Não basta que acrescentem à personagem de Margaret Thatcher os delírios com um marido já morto - em que o filme insiste até a táctica se tornar ridícula - para a tornar menos polida.
A Tatcher do filme raramente é humana, raramente é mais do que a ideia que dela temos. Isso faz com que a interpretação de Meryl Streep - cuja qualidade não está em causa - possa ser elogiada apenas por corresponder com os traços decalcados de um modelo real a que ainda pode ser comparada.
Para a qualidade de quem é intitulada como a melhor actriz da sua geração, encarnar Thatcher é um exercício simples, mesmo se envolve questões técnicas que têm de ser potenciadas.
O melhor do seu trabalho neste filme é mesmo a debilidade resiliente com que interpreta a Margaret Thatcher no tempo presente. Uma componente do papel que não precisava de estar associada a uma das figuras mais importantes da política do século XX.

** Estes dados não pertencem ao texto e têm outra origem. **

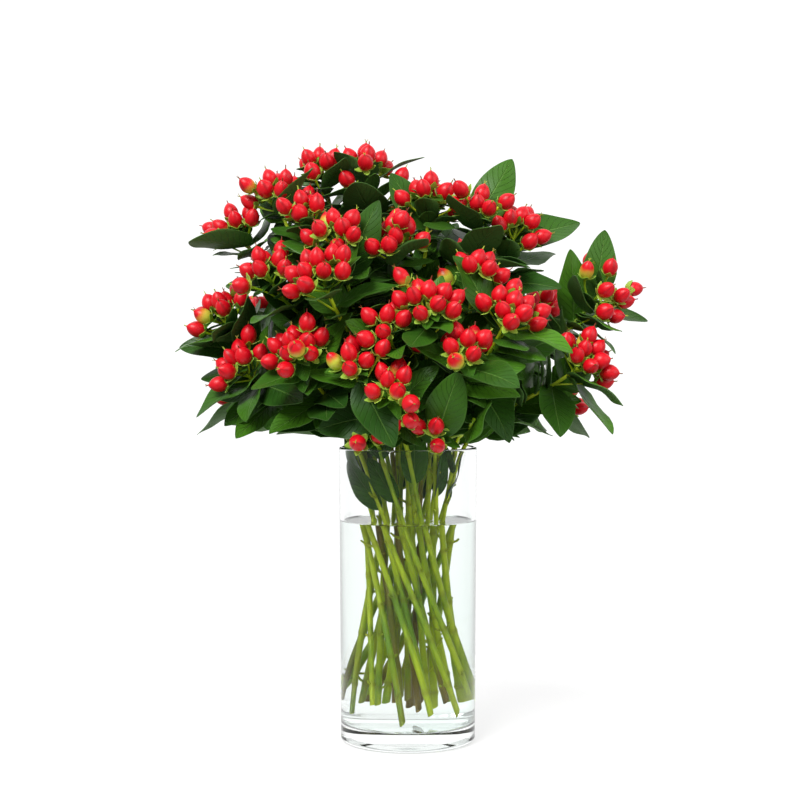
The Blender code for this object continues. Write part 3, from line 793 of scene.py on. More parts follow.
class HypericumColours(bpy.types.PropertyGroup):
    """Colours of the finishes."""

    glass: colour_property("Glass", "Tint of the glass", (0.955, 0.985, 0.975))
    water: colour_property("Water", "Tint of the water", (0.93, 0.97, 0.955))
    leaf_dark: colour_property("Dark leaf", "Old leaves", (0.009, 0.040, 0.006))
    leaf_light: colour_property("Light leaf", "Young leaves", (0.062, 0.185, 0.010))
    leaf_vein: colour_property("Leaf vein", "Midrib and veins", (0.130, 0.270, 0.050))
    leaf_under: colour_property("Leaf underside", "Back of the leaves", (0.085, 0.175, 0.045))
    # The deep red is partly the berry's own darker tone in random patches and partly painted shade
    # in its furrows. The bright red is its own red everywhere else.
    berry_deep_and_furrow_shade: colour_property("Deep red", "Shaded side of a ripe berry", (0.330, 0.001, 0.006))
    berry_bright: colour_property("Bright red", "Lit side of a ripe berry", (0.600, 0.002, 0.010))
    berry_blush: colour_property("Blush", "Base of a berry", (0.800, 0.060, 0.050))
    berry_turning: colour_property("Turning", "A berry that turns red", (0.830, 0.330, 0.060))
    berry_green: colour_property("Unripe", "An unripe berry", (0.480, 0.560, 0.050))
    calyx_light: colour_property("Light sepal", "Middle of a sepal", (0.500, 0.640, 0.080))
    thread: colour_property("Dry thread", "Threads at the tip of a berry", (0.200, 0.040, 0.015))
    calyx_dark: colour_property("Dark sepal", "Tip of a sepal", (0.270, 0.450, 0.045))
    bark_green: colour_property("Green bark", "Young stalks", (0.190, 0.370, 0.010))
    bark_yellow: colour_property("Yellow bark", "Bright stalks", (0.580, 0.730, 0.020))
    bark_brown: colour_property("Brown bark", "Old stalks", (0.210, 0.150, 0.018))
    wood: colour_property("Wood", "Cut ends and scars", (0.620, 0.580, 0.330))
    floor: colour_property("Floor", "The floor under the vase", (0.300, 0.300, 0.300))


class HypericumStage(bpy.types.PropertyGroup):
    """Light round the vase."""

    daylight: amount_property("Daylight", "Strength of the white surroundings", 1.12)
    front_share: amount_property("Front share", "How bright the side behind the camera is", 0.42)
    key_power: amount_property("Key power", "Strength of the main light", 3.9)
    fill_power: amount_property("Fill power", "Strength of the second light", 1.3)
    lens: amount_property("Lens", "Focal length of the camera", 80.2)


class Flow:
    """A socket, on which sums and products add the nodes that work them out."""

    def __init__(self, recipe, socket):
        self.recipe = recipe
        self.socket = socket

    def sum_of(self, operation, *values):
        return self.recipe.node("ShaderNodeMath", {"operation": operation},
                                dict(enumerate(values)))

    def __add__(self, other):
        return self.sum_of("ADD", self, other)

    def __sub__(self, other):
        return self.sum_of("SUBTRACT", self, other)

    def __rsub__(self, other):
        return self.sum_of("SUBTRACT", other, self)

    def __mul__(self, other):
        return self.sum_of("MULTIPLY", self, other)

    def __abs__(self):
        return self.sum_of("ABSOLUTE", self)

    __radd__ = __add__
    __rmul__ = __mul__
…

A mais interessante Margaret Thatcher é, pelo contrário, a de Alexandra Roach. Uma Margaret Thatcher pela qual conhecemos um passado de fortes dificuldade e activismo sociais.
Acima disso, Alexandra Roach tem a seu cargo a mulher que terá de afirmar a sua relevância num sistema totalmente masculino, desafiando o próprio papel da mulher no quotidiano ainda antes de o fazer na política.
Depois dela e desse pedaço de História sobre a mais importante e, agora, possivelmente esquecida mudança que ela implementou, o filme nada mais tem a dizer, mesmo se tem sempre a mostrar a transformação de Meryl Streep, que não convence que seja por este papel que deva voltar a receber um Oscar.